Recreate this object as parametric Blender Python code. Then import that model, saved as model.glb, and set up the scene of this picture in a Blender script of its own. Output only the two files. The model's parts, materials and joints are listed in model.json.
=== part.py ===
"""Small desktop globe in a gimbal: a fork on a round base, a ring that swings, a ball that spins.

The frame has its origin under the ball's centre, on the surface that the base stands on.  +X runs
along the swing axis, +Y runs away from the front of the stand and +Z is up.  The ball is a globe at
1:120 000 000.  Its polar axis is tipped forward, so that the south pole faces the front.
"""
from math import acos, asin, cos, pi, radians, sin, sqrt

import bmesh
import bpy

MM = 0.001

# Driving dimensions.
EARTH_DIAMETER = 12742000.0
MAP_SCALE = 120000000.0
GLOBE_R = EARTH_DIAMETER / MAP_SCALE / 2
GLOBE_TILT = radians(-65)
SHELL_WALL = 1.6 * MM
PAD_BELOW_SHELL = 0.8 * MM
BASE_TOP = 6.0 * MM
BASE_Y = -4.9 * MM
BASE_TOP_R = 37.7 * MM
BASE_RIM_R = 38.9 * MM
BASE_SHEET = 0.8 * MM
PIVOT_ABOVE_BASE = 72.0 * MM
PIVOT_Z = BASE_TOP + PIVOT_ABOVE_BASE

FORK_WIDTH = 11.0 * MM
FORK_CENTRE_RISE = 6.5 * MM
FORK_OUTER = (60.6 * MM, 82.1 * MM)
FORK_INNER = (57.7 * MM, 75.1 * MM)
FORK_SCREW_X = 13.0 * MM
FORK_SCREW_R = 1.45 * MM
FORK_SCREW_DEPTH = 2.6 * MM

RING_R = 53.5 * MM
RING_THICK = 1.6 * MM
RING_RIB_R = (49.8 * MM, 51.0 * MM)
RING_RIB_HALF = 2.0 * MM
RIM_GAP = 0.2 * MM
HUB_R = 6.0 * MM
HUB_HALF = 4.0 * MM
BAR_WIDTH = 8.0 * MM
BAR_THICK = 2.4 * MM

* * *

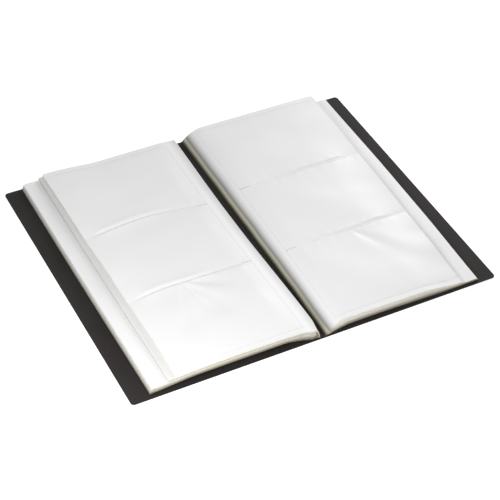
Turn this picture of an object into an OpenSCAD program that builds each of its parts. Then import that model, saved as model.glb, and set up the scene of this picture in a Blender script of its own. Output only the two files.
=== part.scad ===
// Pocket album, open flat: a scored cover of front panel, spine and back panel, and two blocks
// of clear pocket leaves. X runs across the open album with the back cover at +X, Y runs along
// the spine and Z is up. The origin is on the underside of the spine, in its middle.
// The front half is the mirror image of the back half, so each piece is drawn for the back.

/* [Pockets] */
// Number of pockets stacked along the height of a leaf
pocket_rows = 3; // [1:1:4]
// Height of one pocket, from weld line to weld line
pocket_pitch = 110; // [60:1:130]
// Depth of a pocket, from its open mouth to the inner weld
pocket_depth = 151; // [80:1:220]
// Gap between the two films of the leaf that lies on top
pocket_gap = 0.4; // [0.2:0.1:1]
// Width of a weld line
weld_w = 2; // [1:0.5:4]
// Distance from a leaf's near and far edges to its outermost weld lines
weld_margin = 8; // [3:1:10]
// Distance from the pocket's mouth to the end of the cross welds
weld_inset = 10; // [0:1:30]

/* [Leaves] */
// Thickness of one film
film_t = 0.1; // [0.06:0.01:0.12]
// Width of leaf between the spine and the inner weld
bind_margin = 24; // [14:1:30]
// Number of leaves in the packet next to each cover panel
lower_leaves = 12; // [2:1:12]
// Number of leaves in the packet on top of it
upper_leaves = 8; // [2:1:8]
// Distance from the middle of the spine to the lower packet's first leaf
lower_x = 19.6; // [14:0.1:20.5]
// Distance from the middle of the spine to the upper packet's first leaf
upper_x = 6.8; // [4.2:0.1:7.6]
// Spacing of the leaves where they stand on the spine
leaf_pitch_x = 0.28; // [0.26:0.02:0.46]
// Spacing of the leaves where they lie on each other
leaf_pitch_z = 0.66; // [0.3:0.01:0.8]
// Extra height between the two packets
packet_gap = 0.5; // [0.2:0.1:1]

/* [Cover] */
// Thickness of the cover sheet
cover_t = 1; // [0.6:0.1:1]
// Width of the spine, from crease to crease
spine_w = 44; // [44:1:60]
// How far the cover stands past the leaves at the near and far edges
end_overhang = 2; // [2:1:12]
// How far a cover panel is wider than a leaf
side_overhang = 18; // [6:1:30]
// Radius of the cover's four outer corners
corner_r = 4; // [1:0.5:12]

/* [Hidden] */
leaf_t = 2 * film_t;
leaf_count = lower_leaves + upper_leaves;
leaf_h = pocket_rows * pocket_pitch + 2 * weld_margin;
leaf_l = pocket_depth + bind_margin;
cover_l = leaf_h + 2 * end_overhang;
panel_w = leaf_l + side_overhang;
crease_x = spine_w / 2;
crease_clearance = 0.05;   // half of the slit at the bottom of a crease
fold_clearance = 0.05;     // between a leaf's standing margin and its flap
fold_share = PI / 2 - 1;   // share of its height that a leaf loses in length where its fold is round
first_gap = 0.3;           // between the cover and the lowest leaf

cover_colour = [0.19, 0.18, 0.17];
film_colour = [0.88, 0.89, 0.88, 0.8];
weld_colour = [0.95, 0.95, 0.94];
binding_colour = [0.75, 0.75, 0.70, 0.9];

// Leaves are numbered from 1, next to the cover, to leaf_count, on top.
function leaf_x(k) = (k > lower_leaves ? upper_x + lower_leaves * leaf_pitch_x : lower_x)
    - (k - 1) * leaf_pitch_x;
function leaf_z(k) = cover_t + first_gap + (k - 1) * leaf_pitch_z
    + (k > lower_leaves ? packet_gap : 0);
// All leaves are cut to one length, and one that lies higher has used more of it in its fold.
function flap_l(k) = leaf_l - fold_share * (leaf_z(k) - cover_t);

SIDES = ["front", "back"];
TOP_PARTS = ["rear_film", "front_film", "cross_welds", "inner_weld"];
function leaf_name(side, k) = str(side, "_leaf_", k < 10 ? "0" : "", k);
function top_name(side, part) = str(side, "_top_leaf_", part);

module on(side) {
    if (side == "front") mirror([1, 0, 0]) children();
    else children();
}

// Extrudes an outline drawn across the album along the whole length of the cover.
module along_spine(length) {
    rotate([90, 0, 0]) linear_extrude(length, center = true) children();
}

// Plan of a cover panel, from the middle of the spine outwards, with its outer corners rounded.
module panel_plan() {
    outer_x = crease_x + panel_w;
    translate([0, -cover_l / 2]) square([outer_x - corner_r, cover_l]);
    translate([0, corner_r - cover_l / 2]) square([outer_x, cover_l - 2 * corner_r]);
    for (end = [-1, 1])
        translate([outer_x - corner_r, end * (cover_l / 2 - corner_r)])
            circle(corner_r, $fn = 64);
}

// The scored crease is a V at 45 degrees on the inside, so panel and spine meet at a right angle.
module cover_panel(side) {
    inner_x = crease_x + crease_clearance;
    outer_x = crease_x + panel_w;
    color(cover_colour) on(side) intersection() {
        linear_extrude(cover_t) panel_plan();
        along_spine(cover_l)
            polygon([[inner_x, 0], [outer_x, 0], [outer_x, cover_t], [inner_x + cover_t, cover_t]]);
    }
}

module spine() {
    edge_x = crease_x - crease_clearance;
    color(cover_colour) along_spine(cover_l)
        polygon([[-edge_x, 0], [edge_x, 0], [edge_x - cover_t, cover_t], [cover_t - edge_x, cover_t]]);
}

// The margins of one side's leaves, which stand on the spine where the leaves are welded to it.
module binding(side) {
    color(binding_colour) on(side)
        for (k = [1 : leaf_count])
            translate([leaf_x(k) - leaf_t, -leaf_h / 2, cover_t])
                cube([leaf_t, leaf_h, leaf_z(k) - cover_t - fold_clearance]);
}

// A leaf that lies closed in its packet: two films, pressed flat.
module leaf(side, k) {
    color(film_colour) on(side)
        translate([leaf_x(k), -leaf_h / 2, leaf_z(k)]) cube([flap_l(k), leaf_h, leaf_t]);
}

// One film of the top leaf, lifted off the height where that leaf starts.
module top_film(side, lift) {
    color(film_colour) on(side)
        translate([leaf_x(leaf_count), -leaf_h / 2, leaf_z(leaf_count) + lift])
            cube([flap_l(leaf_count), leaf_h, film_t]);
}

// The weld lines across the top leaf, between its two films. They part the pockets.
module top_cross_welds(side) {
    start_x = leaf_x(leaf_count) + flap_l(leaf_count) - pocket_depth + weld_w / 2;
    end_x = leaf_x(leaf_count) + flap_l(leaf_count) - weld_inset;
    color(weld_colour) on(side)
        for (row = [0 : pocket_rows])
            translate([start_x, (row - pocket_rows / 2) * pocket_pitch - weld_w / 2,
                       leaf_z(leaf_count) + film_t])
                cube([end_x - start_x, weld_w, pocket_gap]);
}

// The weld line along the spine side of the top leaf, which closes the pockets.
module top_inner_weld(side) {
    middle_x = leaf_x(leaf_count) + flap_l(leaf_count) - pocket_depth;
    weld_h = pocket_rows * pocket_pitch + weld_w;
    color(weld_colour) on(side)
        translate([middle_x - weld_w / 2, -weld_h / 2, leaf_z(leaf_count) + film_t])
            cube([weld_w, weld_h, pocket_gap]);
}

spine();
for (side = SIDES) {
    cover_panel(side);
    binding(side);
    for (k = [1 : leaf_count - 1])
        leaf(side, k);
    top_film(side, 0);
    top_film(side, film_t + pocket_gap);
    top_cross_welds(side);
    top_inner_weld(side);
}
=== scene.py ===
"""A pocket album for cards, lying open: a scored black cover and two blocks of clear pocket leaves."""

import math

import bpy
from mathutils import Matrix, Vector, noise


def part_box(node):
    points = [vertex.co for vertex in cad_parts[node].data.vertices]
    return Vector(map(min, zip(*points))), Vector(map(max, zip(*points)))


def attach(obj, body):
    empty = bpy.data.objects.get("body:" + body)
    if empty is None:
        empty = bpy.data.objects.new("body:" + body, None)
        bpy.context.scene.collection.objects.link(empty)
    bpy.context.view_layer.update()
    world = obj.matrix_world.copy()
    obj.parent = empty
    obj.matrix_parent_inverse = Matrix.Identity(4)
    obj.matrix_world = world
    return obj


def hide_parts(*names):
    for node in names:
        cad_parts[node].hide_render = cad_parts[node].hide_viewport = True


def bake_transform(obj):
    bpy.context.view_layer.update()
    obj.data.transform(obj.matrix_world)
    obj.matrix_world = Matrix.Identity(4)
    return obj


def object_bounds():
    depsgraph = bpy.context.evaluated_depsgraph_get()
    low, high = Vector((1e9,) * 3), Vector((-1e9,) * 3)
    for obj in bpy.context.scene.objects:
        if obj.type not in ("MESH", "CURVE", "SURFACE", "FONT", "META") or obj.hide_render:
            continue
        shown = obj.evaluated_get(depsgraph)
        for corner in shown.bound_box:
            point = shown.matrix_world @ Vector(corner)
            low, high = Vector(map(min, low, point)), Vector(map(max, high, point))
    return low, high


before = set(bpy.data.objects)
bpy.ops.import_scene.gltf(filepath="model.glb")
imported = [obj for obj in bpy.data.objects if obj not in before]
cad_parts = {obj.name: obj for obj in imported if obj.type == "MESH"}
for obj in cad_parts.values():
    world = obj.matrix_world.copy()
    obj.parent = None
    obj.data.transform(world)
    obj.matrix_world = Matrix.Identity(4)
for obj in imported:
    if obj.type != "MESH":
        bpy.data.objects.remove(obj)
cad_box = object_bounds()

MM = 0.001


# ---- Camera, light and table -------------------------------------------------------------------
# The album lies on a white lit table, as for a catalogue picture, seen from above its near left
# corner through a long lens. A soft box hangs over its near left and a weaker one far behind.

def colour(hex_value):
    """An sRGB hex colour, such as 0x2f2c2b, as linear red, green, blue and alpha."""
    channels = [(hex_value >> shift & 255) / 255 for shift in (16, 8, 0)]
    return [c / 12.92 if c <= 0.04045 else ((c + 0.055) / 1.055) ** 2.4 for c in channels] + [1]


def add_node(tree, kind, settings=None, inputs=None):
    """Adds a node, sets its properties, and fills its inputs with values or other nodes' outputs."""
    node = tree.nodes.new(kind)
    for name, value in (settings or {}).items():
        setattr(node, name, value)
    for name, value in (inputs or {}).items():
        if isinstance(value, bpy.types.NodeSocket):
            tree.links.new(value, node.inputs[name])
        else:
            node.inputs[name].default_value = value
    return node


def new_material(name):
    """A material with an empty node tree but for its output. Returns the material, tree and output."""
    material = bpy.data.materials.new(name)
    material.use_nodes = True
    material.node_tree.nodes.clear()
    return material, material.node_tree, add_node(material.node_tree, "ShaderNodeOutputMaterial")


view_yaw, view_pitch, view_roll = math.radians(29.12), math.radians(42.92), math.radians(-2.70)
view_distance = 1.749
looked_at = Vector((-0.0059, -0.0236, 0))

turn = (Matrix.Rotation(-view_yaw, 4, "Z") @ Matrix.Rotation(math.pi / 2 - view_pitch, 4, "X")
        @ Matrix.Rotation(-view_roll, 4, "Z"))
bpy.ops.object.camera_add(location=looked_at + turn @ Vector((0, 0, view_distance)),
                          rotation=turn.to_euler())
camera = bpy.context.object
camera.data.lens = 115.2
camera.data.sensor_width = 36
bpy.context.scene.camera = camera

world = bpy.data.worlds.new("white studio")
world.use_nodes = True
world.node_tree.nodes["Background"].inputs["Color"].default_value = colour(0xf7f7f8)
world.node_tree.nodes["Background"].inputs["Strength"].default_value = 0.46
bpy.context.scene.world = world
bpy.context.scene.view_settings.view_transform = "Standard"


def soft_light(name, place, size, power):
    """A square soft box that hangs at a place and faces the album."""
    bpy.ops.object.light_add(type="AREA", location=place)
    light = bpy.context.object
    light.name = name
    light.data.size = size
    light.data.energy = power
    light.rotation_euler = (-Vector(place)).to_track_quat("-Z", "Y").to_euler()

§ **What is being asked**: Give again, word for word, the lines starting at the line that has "Turn this picture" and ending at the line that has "weld_inset = 10; // [0:1:30]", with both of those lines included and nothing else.

§ **Solved problem**:
Turn this picture of an object into an OpenSCAD program that builds each of its parts. Then import that model, saved as model.glb, and set up the scene of this picture in a Blender script of its own. Output only the two files.
=== part.scad ===
// Pocket album, open flat: a scored cover of front panel, spine and back panel, and two blocks
// of clear pocket leaves. X runs across the open album with the back cover at +X, Y runs along
// the spine and Z is up. The origin is on the underside of the spine, in its middle.
// The front half is the mirror image of the back half, so each piece is drawn for the back.

/* [Pockets] */
// Number of pockets stacked along the height of a leaf
pocket_rows = 3; // [1:1:4]
// Height of one pocket, from weld line to weld line
pocket_pitch = 110; // [60:1:130]
// Depth of a pocket, from its open mouth to the inner weld
pocket_depth = 151; // [80:1:220]
// Gap between the two films of the leaf that lies on top
pocket_gap = 0.4; // [0.2:0.1:1]
// Width of a weld line
weld_w = 2; // [1:0.5:4]
// Distance from a leaf's near and far edges to its outermost weld lines
weld_margin = 8; // [3:1:10]
// Distance from the pocket's mouth to the end of the cross welds
weld_inset = 10; // [0:1:30]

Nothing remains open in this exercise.